The largest three of those rounds weighed 1500 lb. each...

Good gawd I could hollow out that big round, install a stove, and move in...
 
I had to hire a laboror for an 8 hour day to go thru a pile of those monsters. i swear each round was 300LB Took the both of us to to roll em up to the splitter and plop em down. Got that 32ton splitter stuck a few times too
 
Winter is too cold and long up here to grow trees that big. Thank goodness! And I saved a bundle not needing a tractor too!
 
The only gripe I have with my Huskee 22-ton is that there's no choke lever, just a primer bulb. I've gotten reasonably good at starting it cold, which translates to priming, pulling, and then getting back on that primer bulb real fast with a pump every few seconds for the first half minute.

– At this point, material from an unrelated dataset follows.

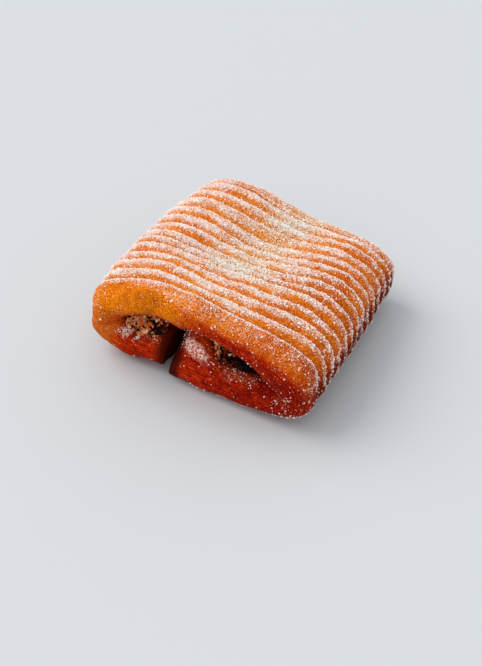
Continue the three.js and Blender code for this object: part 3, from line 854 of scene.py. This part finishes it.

Ha Ha. Went through this exact exercise the other night when it was about 10 Deg out and splitter had not been started since fall. Damn I wish there was a choke on this thing. Last winter just couldn't get it started at one point and finally wrapped it in warming pad for about two days and finally got it started.
 
Ha Ha. Went through this exact exercise the other night when it was about 10 Deg out and splitter had not been started since fall. Damn I wish there was a choke on this thing. Last winter just couldn't get it started at one point and finally wrapped it in warming pad for about two days and finally got it started.

When it is cold out I have to constantly push the primer bulb while it is running til it gets warmed up.